Ce contrat porte sur l’entretien, une fois par an ou une fois tous les deux ans, des canalisations de la salle E______, consistant à nettoyer les canalisations (regards d’eaux usées, grilles de sol et fosses, notamment celle située à la rue 1______ no. ______).

t. Par une deuxième requête déposée le 10 octobre 2019 par-devant la Commission, déclarée non conciliée lors de l’audience de la Commission du 8 janvier 2020 et portée devant le Tribunal le 9 janvier 2020, les locataires ont conclu, préalablement, à ce que le Tribunal ordonne la jonction de cette nouvelle cause avec la procédure C/11450/2019 et, principalement, à ce qu’il constate la validité de la consignation du loyer, les autorise à consigner le 100% du loyer et des charges jusqu’à suppression du défaut et ordonne la libération des loyers consignés à due concurrence des conclusions prises dans la cause parallèle. Le numéro de procédure C/23001/2019 a été attribué à cette cause.

u. Lors de l’audience du 10 mars 2020, le Tribunal a ordonné la jonction des causes C/11450/2019 et C/23001/2019 sous le numéro de procédure C/11450/2019.

B______ a confirmé que les odeurs de canalisation et d’excréments persistaient encore la semaine précédant l’audience. L’existence des odeurs était très aléatoire, celles-ci pouvant survenir trois fois par semaine, puis plus pendant une dizaine de jours. Selon lui, il y existait une corrélation avec les précipitations et la température, les odeurs étant ressenties par temps sec et chaud. Avant 2018, ces odeurs étaient beaucoup moins prononcées mais existaient tout-de-même depuis le début du bail. Il a ajouté qu’étant bailleur lui-même, il avait un grand seuil de tolérance et, s’il s’était plaint, c’était en raison du fait que les odeurs étaient insupportables. Elles étaient davantage ressenties du côté collaborateurs et réception, le côté direction étant touché en été lorsque les fenêtres étaient ouvertes. Il lui était arrivé de libérer ses employés pour une demi-journée à cause de cette problématique. Il a confirmé que certains rendez-vous, pour la location d’objets de luxe notamment, avaient été déplacés par crainte de ressentir des odeurs. Si le problème perdurait, il envisageait de quitter les locaux, notamment pour une question d’image.

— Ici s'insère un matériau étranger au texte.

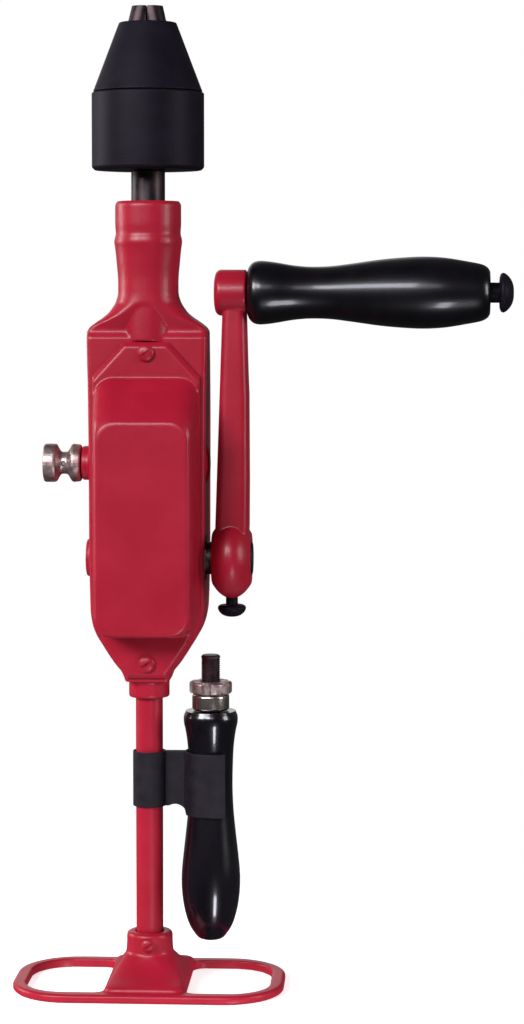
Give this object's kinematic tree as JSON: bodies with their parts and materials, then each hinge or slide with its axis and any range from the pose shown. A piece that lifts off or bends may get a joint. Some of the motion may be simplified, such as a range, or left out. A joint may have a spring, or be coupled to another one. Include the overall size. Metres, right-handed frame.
{
  "type": "hand drill",
  "caption": "Hand-cranked breast drill with an enclosed two-speed gear case, keyless jaw chuck, turned crank grip, side handle stored in a clip and a windowed breast plate.",
  "frame": {"origin": "centre of the breast plate's flat underside, on the line of the frame tube and the spindle", "axes": "+Z from the breast plate to the chuck's jaws, +X towards the crank, -Y out of the gear case's front cover"},
  "size_m": [0.1986, 0.0616, 0.3905],
  "materials": {
    "red_enamel": "glossy red enamel over cast and drawn metal",
    "black_steel": "blackened steel, satin",
    "dark_steel": "dark, lightly oiled steel",
    "black_lacquer": "turned hardwood in glossy black lacquer",
    "black_sheet": "matte black spring sheet",
    "nickel": "bright nickel plate, lightly tarnished",
    "steel": "machined steel",
    "bronze": "plain bearing bronze"
  },
  "bodies": {
    "drill_frame": {"gear_case": "red_enamel", "front_cover": "red_enamel", "cover_screw_top": "red_enamel", "cover_screw_bottom": "red_enamel", "crank_bush_left": "bronze", "crank_bush_right": "bronze", "counter_bush_left": "bronze", "counter_bush_right": "bronze", "spindle_bush_lower": "bronze", "spindle_bush_upper": "bronze", "frame_tube": "red_enamel", "tube_pin": "red_enamel", "breast_plate": "red_enamel", "plate_screw": "red_enamel", "handle_clip": "black_sheet"},
    "crank": {"crank_shaft": "dark_steel", "crank_key": "steel", "fast_driving_gear": "steel", "slow_driving_gear": "steel", "crank_spacer": "steel", "crank_gear_spacer": "steel", "crank_washer": "steel", "crank_arm": "red_enamel", "grip_axle": "black_steel"},
    "clamp_screw": {"crank_clamp_screw": "black_steel"},
    "grip": {"crank_grip": "black_lacquer"},
    "counter": {"countershaft": "steel", "counter_bevel_gear": "steel", "bevel_gear_pin": "steel", "counter_washer": "steel"},
    "fast_gear": {"counter_fast_gear": "steel"},
    "slow_gear": {"counter_slow_gear": "steel"},
    "selector": {"selector_rod": "steel", "selector_key": "steel", "selector_knob": "nickel", "knob_pin": "steel"},
    "spindle_group": {"spindle": "black_steel", "spindle_pinion": "steel", "pinion_pin": "steel", "spindle_washer": "steel", "chuck_body": "black_steel", "chuck_rear_sleeve": "black_steel"},
    "chuck_sleeve": {"chuck_front_sleeve": "black_steel", "chuck_nut": "steel"},
    "jaw_1": {"chuck_jaw_1": "dark_steel"},
    "jaw_2": {"chuck_jaw_2": "dark_steel"},
    "jaw_3": {"chuck_jaw_3": "dark_steel"},
    "stored_handle": {"side_handle": "black_lacquer", "handle_stud": "dark_steel", "handle_ferrule": "nickel"},
    "ring": {"lock_ring": "nickel"}
  },
  "joints": [
    {"name": "crank_turn", "type": "hinge", "parent": "drill_frame", "child": "crank", "pos_m": [0, 0, 0.1724], "axis": [1, 0, 0], "range_deg": [-150, 150]},
    {"name": "grip_spin", "type": "hinge", "parent": "crank", "child": "grip", "pos_m": [0.0394, 0, 0.2779], "axis": [1, 0, 0], "continuous": true},
    {"name": "clamp_screw_turn", "type": "hinge", "parent": "crank", "child": "clamp_screw", "pos_m": [0.0331, 0, 0.1724], "axis": [0, 0, 1], "range_deg": [-360, 0]},
    {"name": "countershaft_turn", "type": "hinge", "parent": "drill_frame", "child": "counter", "pos_m": [0, 0, 0.2102], "axis": [1, 0, 0], "range_deg": [-76, 76]},
    {"name": "fast_gear_turn", "type": "hinge", "parent": "drill_frame", "child": "fast_gear", "pos_m": [0, 0, 0.2102], "axis": [1, 0, 0], "range_deg": [-302, 302]},
    {"name": "slow_gear_turn", "type": "hinge", "parent": "drill_frame", "child": "slow_gear", "pos_m": [0, 0, 0.2102], "axis": [1, 0, 0], "range_deg": [-76, 76]},
    {"name": "selector_pull", "type": "slide", "parent": "counter", "child": "selector", "axis": [-1, 0, 0], "range_m": [0, 0.0072]},
    {"name": "spindle_turn", "type": "hinge", "parent": "drill_frame", "child": "spindle_group", "pos_m": [0, 0, 0.314], "axis": [0, 0, 1], "range_deg": [-152, 152]},
    {"name": "chuck_sleeve_turn", "type": "hinge", "parent": "spindle_group", "child": "chuck_sleeve", "pos_m": [0, 0, 0.3262], "axis": [0, 0, 1], "range_deg": [0, 2630]},
    {"name": "jaw_1_slide", "type": "slide", "parent": "spindle_group", "child": "jaw_1", "axis": [0, 0.2588, -0.9659], "range_m": [0, 0.022]},
    {"name": "jaw_2_slide", "type": "slide", "parent": "spindle_group", "child": "jaw_2", "axis": [-0.2241, -0.1294, -0.9659], "range_m": [0, 0.022]},
    {"name": "jaw_3_slide", "type": "slide", "parent": "spindle_group", "child": "jaw_3", "axis": [0.2241, -0.1294, -0.9659], "range_m": [0, 0.022]},
    {"name": "side_handle_unclip", "type": "slide", "parent": "drill_frame", "child": "stored_handle", "axis": [1, 0, 0], "range_m": [0, 0.04]},
    {"name": "lock_ring_turn", "type": "hinge", "parent": "stored_handle", "child": "ring", "pos_m": [0.0246, 0, 0.1204], "axis": [0, 0, 1], "continuous": true}
  ],
  "couplings": [
    {"joint": "countershaft_turn", "follows": "crank_turn", "ratio": -0.5},
    {"joint": "slow_gear_turn", "follows": "crank_turn", "ratio": -0.5},
    {"joint": "fast_gear_turn", "follows": "crank_turn", "ratio": -2},
    {"joint": "spindle_turn", "follows": "crank_turn", "ratio": -1},
    {"joint": "jaw_1_slide", "follows": "chuck_sleeve_turn", "m_per_rad": 0.00047746},
    {"joint": "jaw_2_slide", "follows": "chuck_sleeve_turn", "m_per_rad": 0.00047746},
    {"joint": "jaw_3_slide", "follows": "chuck_sleeve_turn", "m_per_rad": 0.00047746}
  ]
}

v. Le Tribunal a procédé à l’audition de plusieurs témoins.

O______, P______, employées, ainsi qu’Q______, R______ et S______, ex-employés de A______ SARL ont tous confirmé la présence de fortes odeurs d’égouts dans les bureaux, plus prononcées côté collaborateurs et salle de conférence et plus fortes en été, à raison de plusieurs fois par jour, les odeurs étant tout-de-même présentes en hiver et perceptibles même avec les fenêtres fermées. Les odeurs arrivaient par vagues et disparaissaient ensuite, si bien qu’il était difficile de les faire constater par quelqu’un venant de l’extérieur. Ces odeurs les contraignaient à faire des pauses. Cette problématique avait un impact sur la clientèle et sur la productivité.

T______, U______ et V______, ayant tous travaillé dans l’immeuble sis rue 1______ no. ______ et ayant signé la pétition, ont déclaré qu’ils avaient ressenti des odeurs fortes d’égouts, surtout en été et les fenêtres ouvertes, pendant environ un mois, et qu’ils en avaient été gênés. La problématique avait été réglée suite à une intervention en 2019, selon V______, ou début 2020, selon T______, cette dernière ayant ajouté que les odeurs apparaissaient en matinée durant deux à trois heures, deux à trois fois par semaine en moyenne.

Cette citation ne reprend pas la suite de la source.